* [What needs to be done] Please quote the material exactly, every line of it.
═══ Data provided
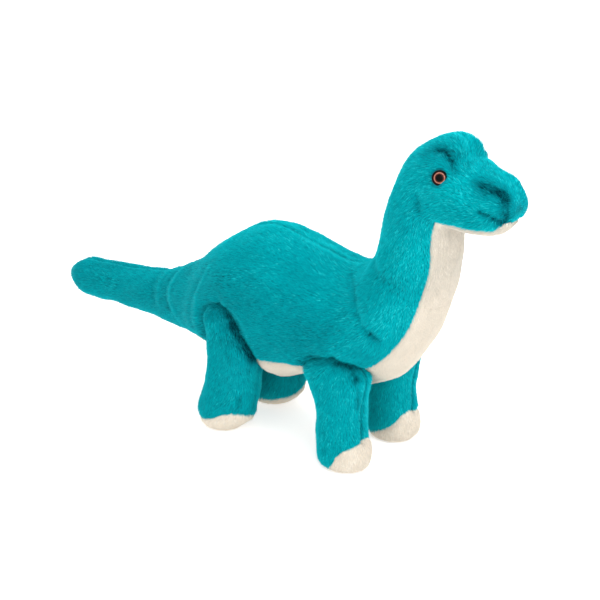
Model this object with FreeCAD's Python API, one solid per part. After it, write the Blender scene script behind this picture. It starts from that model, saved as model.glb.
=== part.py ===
import FreeCAD, Part
import math
import os
from collections import namedtuple
from FreeCAD import Placement, Rotation, Vector

# A stuffed long-necked dinosaur, sewn from plush and filled with fibre.
# Frame: +X towards the snout, +Y towards its left side, +Z up, in millimetres.
# Origin: on the ground, under the middle of the whole length and width.

# ---------------------------------------------------------------- driving dimensions
PLUSH = 4.0               # woven backing with its pile lying flat
MOVING_GAP = 0.4          # room left between two bodies that turn against each other
QUARTER_ROUND = 0.5523    # handle length that makes a cubic curve follow a quarter ellipse
FAR = 600.0               # longer than the toy in every direction

TAIL_HINGE = Vector(-88, 0, 72)
TAIL_KNUCKLE = 25.5       # radius of the round end of the tail, about its upright hinge line
NECK_HINGE = Vector(106, 0, 121)
NECK_KNUCKLE = 38.5       # radius of the round foot of the neck, about its cross-wise hinge line
NECK_LEAN = 32.0          # degrees that the neck's axis leans forward where it leaves the trunk
HEAD_SEAM_HEIGHT = 177.0  # level plane that the head turns on

LEG_SWING = 15.0          # degrees each way
LEG_SEAM = 30.0           # distance from the middle plane to the front and back seams of a leg
POCKET_INSIDE = 12.2      # distance from the middle plane to the inner wall of a leg's pocket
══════
* [Result below]
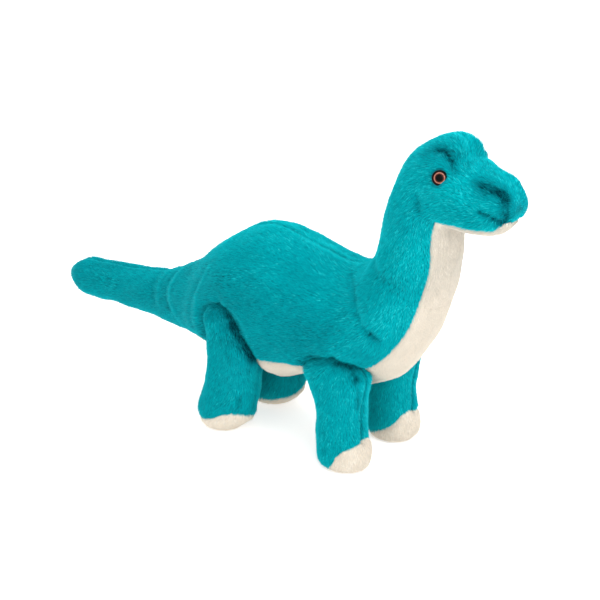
Model this object with FreeCAD's Python API, one solid per part. After it, write the Blender scene script behind this picture. It starts from that model, saved as model.glb.
=== part.py ===
import FreeCAD, Part
import math
import os
from collections import namedtuple
from FreeCAD import Placement, Rotation, Vector

# A stuffed long-necked dinosaur, sewn from plush and filled with fibre.
# Frame: +X towards the snout, +Y towards its left side, +Z up, in millimetres.
# Origin: on the ground, under the middle of the whole length and width.

# ---------------------------------------------------------------- driving dimensions
PLUSH = 4.0               # woven backing with its pile lying flat
MOVING_GAP = 0.4          # room left between two bodies that turn against each other
QUARTER_ROUND = 0.5523    # handle length that makes a cubic curve follow a quarter ellipse
FAR = 600.0               # longer than the toy in every direction

TAIL_HINGE = Vector(-88, 0, 72)
TAIL_KNUCKLE = 25.5       # radius of the round end of the tail, about its upright hinge line
NECK_HINGE = Vector(106, 0, 121)
NECK_KNUCKLE = 38.5       # radius of the round foot of the neck, about its cross-wise hinge line
NECK_LEAN = 32.0          # degrees that the neck's axis leans forward where it leaves the trunk
HEAD_SEAM_HEIGHT = 177.0  # level plane that the head turns on

LEG_SWING = 15.0          # degrees each way
LEG_SEAM = 30.0           # distance from the middle plane to the front and back seams of a leg
POCKET_INSIDE = 12.2      # distance from the middle plane to the inner wall of a leg's pocket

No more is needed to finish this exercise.